Stated exercise: Only the lines from the line with "for name, shape" through the line with "record = json.load(file)" should be copied, exactly as they appear, with both ends kept.

Collected material:
------
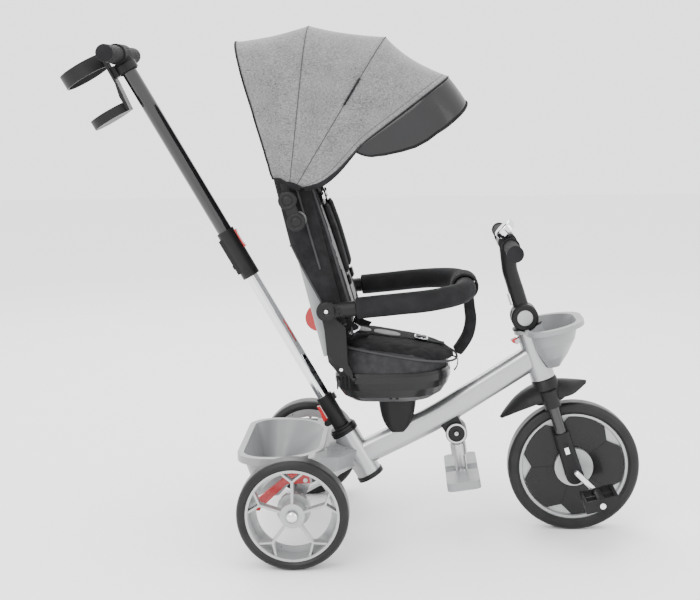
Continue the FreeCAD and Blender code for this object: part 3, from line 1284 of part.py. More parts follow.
def push_handle():
    """Hub with the lateral grip bar and its end discs."""
    hub = cyl_y(HANDLE_HUB_R, 0, HANDLE_HEIGHT, -30, 30)
    collar = cyl_z(UPPER_TUBE_R + 3.0, HANDLE_HEIGHT - HANDLE_HUB_R - 18,
                   HANDLE_HEIGHT - HANDLE_HUB_R + 6)
    bar = cyl_y(HANDLE_GRIP_R, 0, HANDLE_HEIGHT, -HANDLE_HALF, HANDLE_HALF)
    bar = bar.makeFillet(4.0, [edge for edge in bar.Edges if edge.Closed])
    shape = fused(hub, bar, collar)
    return placed(shape.cut(cyl_z(UPPER_TUBE_R, 0, HANDLE_HEIGHT - HANDLE_HUB_R)), PUSH)


def cup_holder():
    """Ring, base cup and the arm between them, clipped to the collar under the handle."""
    x = -CUP_OFFSET
    ring = ring_z(CUP_RING_R, CUP_RING_R - CUP_WALL, CUP_RING_LOW, CUP_RING_LOW + CUP_RING_H, x)
    base = cyl_z(CUP_BASE_R, CUP_BASE_LOW, CUP_BASE_LOW + CUP_BASE_H, x)
    base = base.cut(cyl_z(CUP_BASE_R - CUP_WALL, CUP_BASE_LOW + CUP_WALL,
                          CUP_BASE_LOW + CUP_BASE_H + 1, x))
    inner = x + CUP_BASE_R - CUP_WALL
    arm = plate([(inner, CUP_BASE_LOW), (inner + 5, CUP_BASE_LOW), (inner + 10, 800),
                 (x + CUP_RING_R + 3, CUP_RING_LOW + 10), (x + CUP_RING_R - 2, CUP_RING_LOW + 20),
                 (inner + 6, 800), (inner, CUP_BASE_LOW + 30)], -17, 17)
    arm = arm.cut(cyl_z(CUP_RING_R - CUP_WALL, CUP_RING_LOW, 900, x))
    arm = arm.cut(cyl_z(CUP_BASE_R - CUP_WALL, CUP_BASE_LOW + CUP_WALL, 835, x))
    clip_low = HANDLE_HEIGHT - HANDLE_HUB_R - 16
    clip = ring_z(UPPER_TUBE_R + 6.0, UPPER_TUBE_R + 3.0, clip_low, clip_low + 14)
    tab = box(x + CUP_RING_R - 3, -UPPER_TUBE_R - 4, -10, 10, clip_low, clip_low + 22)
    tab = tab.cut(cyl_z(UPPER_TUBE_R + 3.0, 0, 900))
    tab = tab.cut(cyl_z(CUP_RING_R - CUP_WALL, 0, 900, x))
    tab = tab.cut(cyl_y(HANDLE_HUB_R + 0.4, 0, HANDLE_HEIGHT, -30, 30))
    shape = fused(ring, base, arm, tab, clip)
    return placed(shape, PUSH)


# ---------------------------------------------------------------- footrest
def footrest_stem():
    """Hub on the bracket's pin, black collar, tube and the cross pins for the pads."""
    x, z = FOOT_PIVOT
    half = FOOT_HUB_HALF - GAP
    hub = cyl_y(FOOT_DISC_R - 4.0, x, z, -half, half)
    lean = FreeCAD.Placement(V(x, 0, z), FreeCAD.Rotation(V(0, 1, 0), 8.0))
    stem = cyl_z(FOOT_STEM_R, -FOOT_LEN, -10)
    stem = stem.common(box(-20, 20, -half, half, -FOOT_LEN, 0))
    collar = cyl_z(FOOT_STEM_R + 3.5, -46, -24)
    yoke = box(-FOOT_YOKE_HALF, FOOT_YOKE_HALF, -FOOT_HINGE_Y, FOOT_HINGE_Y,
               -FOOT_LEN + 5, -FOOT_LEN + 15)
    pins = []
    for side in (-1, 1):
        pin_y = side * FOOT_HINGE_Y
        pins.append(cyl(6.0, (-FOOT_YOKE_HALF, pin_y, -FOOT_LEN + 10), (1, 0, 0),
                        2 * FOOT_YOKE_HALF))
        pins.append(cyl(FOOT_PIN_R, (-20, pin_y, -FOOT_LEN + 10), (1, 0, 0), 40))
    shape = fused(collar, stem)
    lower = cyl_z(FOOT_STEM_R, -FOOT_LEN, -40)
    shape = placed(fused(shape, lower, yoke, *pins), lean_down(lean))
    return fused(hub, shape).cut(cyl_y(6.0 + RUN_FIT, x, z, -30, 30))


def lean_down(placement):
    return FreeCAD.Placement(placement.Base, FreeCAD.Rotation(V(0, 1, 0), -8.0))


def foot_pad(side):
    """One foot pad that folds up on a hinge pin beside the stem."""
    x, z = FOOT_PIVOT
    foot = lean_down(FreeCAD.Placement(V(x, 0, z), FreeCAD.Rotation()))
    hinge_y, hinge_z = side * FOOT_HINGE_Y, -FOOT_LEN + 10
    outer = side * (FOOT_STEM_R + 2.0 + FOOT_PAD_Y)
    low, high = hinge_z - FOOT_PAD_T / 2, hinge_z + FOOT_PAD_T / 2
    slab = box(-FOOT_PAD_X / 2, FOOT_PAD_X / 2, *sorted((hinge_y, outer)), low, high)
    corners = [edge for edge in slab.Edges if edge.BoundBox.ZLength > 10
               and abs(edge.BoundBox.YMin - outer) < 0.1]
    slab = slab.makeFillet(12.0, corners)
    knuckle = cyl(FOOT_PAD_T / 2, (-FOOT_PAD_X / 2, hinge_y, hinge_z), (1, 0, 0), FOOT_PAD_X)
    notch = box(-FOOT_YOKE_HALF - GAP, FOOT_YOKE_HALF + GAP,
                *sorted((0.0, hinge_y + side * 7.0)), low - 1, high + 1)
    bore = cyl(FOOT_PIN_R + RUN_FIT, (-20 - GAP, hinge_y, hinge_z), (1, 0, 0), 40 + 2 * GAP)
    return placed(slab.fuse(knuckle).removeSplitter().cut(notch).cut(bore), foot)


# ---------------------------------------------------------------- all nodes
def build():
    """Every node's shape, in the rear axle's frame."""
    shapes = {
        "main_frame": fused(main_frame(), head_lock_pin()),
        "rear_stays": Part.makeCompound([rear_stays(), rear_axle()]),
        "frame_bushes": frame_bushes(),
        "seat_pedestal": seat_pedestal(),
        "rear_basket": rear_basket(),
        "footrest_bracket": footrest_bracket(),
        "head_lock_lever": head_lock_lever(),
        "fork": fork(),
        "front_mudguard": front_mudguard(),
        "fork_leg_covers": fork_leg_covers(),
        "clutch_slider": clutch_slider(),
        "front_basket": front_basket(),
        "stem_base": stem_base(),
        "front_tyre": tyre(FRONT_WHEEL_R, RIM_R, FRONT_TYRE_W, *WHEEL_CENTRE),
        "front_wheel_disc": front_wheel_disc(),
        "front_rim": front_rim(),
        "pedal_crank": pedal_crank(),
        "pedal_right": pedal(-1),
        "pedal_left": pedal(1),
        "stem_lower": stem_lower(),
        "stem_button": stem_button(),
        "stem_upper": stem_upper(),
        "height_button": height_button(),
        "handlebar": handlebar(),
        "grips": grips(),
        "bell": bell(),
        "rear_wheel_right": rear_wheel(-1),
        "rear_wheel_left": rear_wheel(1),
        "rear_tyre_right": tyre(REAR_WHEEL_R, REAR_RIM_R, REAR_TYRE_W, 0, REAR_WHEEL_R,
                                -REAR_WHEEL_Y),
        "rear_tyre_left": tyre(REAR_WHEEL_R, REAR_RIM_R, REAR_TYRE_W, 0, REAR_WHEEL_R,
                               REAR_WHEEL_Y),
        "brake_pedal_right": brake_pedal(-1),
        "brake_pedal_left": brake_pedal(1),
        "seat_base": seat_base(),
        "seat_pad": seat_pad(),
        "armrest_posts": armrest_posts(),
        "crotch_strap": crotch_strap(),
        "back_shell": back_shell(),
        "backrest_pad": backrest_pad(),
        "recline_knob": recline_knob(),
        "harness_straps": harness_straps(),
        "safety_bar": safety_bar(),
        "bar_foam": bar_foam(),
        "bar_strap": bar_strap(),
        "canopy_links": canopy_links(),
        "canopy_base": canopy_base(),
        "canopy_panel_rear": canopy_panel_rear(),
        "canopy_panel_middle": canopy_panel_middle(),
        "canopy_panel_front": canopy_panel_front(),
        "canopy_visor": canopy_visor(),
        "push_sleeve": push_sleeve(),
        "sleeve_trigger": sleeve_trigger(),
        "push_tube_lower": push_tube_lower(),
        "push_tube_upper": push_tube_upper(),
        "push_connector": push_connector(),
        "connector_button": connector_button(),
        "push_handle": push_handle(),
        "cup_holder": cup_holder(),
        "footrest_stem": footrest_stem(),
        "foot_pad_right": foot_pad(-1),
        "foot_pad_left": foot_pad(1),
    }
    return shapes


def shift_to_origin(shapes):
    """How far forward the model moves to put the origin under its middle."""
    whole = Part.makeCompound(list(shapes.values())).BoundBox
    return -(whole.XMin + whole.XMax) / 2


def main():
    os.makedirs("parts", exist_ok=True)
    shapes = build()
    move = V(shift_to_origin(shapes), 0, 0)
    for name, shape in shapes.items():
        moved = shape.copy()
        moved.translate(move)
        moved.exportStep(os.path.join("parts", name + ".step"))
        print(name, len(moved.Solids), round(moved.Volume / 1000, 2), moved.isValid())
    print("shift", round(move.x, 3))


if __name__ == "__main__":
    main()
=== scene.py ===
import json
import math
import bpy
import bmesh
from mathutils import Matrix, Vector, noise


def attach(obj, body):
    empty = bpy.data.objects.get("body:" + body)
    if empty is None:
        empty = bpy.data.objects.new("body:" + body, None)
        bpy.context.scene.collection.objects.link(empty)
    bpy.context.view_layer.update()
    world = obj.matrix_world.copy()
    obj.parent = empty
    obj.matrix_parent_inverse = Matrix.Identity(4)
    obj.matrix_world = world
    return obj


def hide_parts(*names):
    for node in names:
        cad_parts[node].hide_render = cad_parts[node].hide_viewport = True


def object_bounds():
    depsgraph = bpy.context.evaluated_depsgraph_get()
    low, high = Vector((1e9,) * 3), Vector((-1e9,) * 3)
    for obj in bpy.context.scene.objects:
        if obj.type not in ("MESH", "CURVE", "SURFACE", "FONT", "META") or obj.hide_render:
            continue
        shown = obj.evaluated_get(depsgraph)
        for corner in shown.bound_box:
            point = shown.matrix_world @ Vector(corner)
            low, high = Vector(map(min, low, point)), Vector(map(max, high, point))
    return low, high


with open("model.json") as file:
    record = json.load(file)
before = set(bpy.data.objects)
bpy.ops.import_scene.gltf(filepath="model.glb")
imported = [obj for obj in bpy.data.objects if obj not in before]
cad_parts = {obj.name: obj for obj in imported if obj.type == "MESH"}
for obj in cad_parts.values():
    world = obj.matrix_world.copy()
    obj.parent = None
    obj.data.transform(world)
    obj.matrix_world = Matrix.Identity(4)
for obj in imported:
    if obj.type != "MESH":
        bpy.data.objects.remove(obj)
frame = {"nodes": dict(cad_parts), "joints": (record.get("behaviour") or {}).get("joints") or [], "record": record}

CAD_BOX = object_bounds()
NODES = frame["nodes"]
JOINTS = {joint["name"]: joint for joint in frame["joints"]}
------
Solution:
    for name, shape in shapes.items():
        moved = shape.copy()
        moved.translate(move)
        moved.exportStep(os.path.join("parts", name + ".step"))
        print(name, len(moved.Solids), round(moved.Volume / 1000, 2), moved.isValid())
    print("shift", round(move.x, 3))


if __name__ == "__main__":
    main()
=== scene.py ===
import json
import math
import bpy
import bmesh
from mathutils import Matrix, Vector, noise


def attach(obj, body):
    empty = bpy.data.objects.get("body:" + body)
    if empty is None:
        empty = bpy.data.objects.new("body:" + body, None)
        bpy.context.scene.collection.objects.link(empty)
    bpy.context.view_layer.update()
    world = obj.matrix_world.copy()
    obj.parent = empty
    obj.matrix_parent_inverse = Matrix.Identity(4)
    obj.matrix_world = world
    return obj


def hide_parts(*names):
    for node in names:
        cad_parts[node].hide_render = cad_parts[node].hide_viewport = True


def object_bounds():
    depsgraph = bpy.context.evaluated_depsgraph_get()
    low, high = Vector((1e9,) * 3), Vector((-1e9,) * 3)
    for obj in bpy.context.scene.objects:
        if obj.type not in ("MESH", "CURVE", "SURFACE", "FONT", "META") or obj.hide_render:
            continue
        shown = obj.evaluated_get(depsgraph)
        for corner in shown.bound_box:
            point = shown.matrix_world @ Vector(corner)
            low, high = Vector(map(min, low, point)), Vector(map(max, high, point))
    return low, high


with open("model.json") as file:
    record = json.load(file)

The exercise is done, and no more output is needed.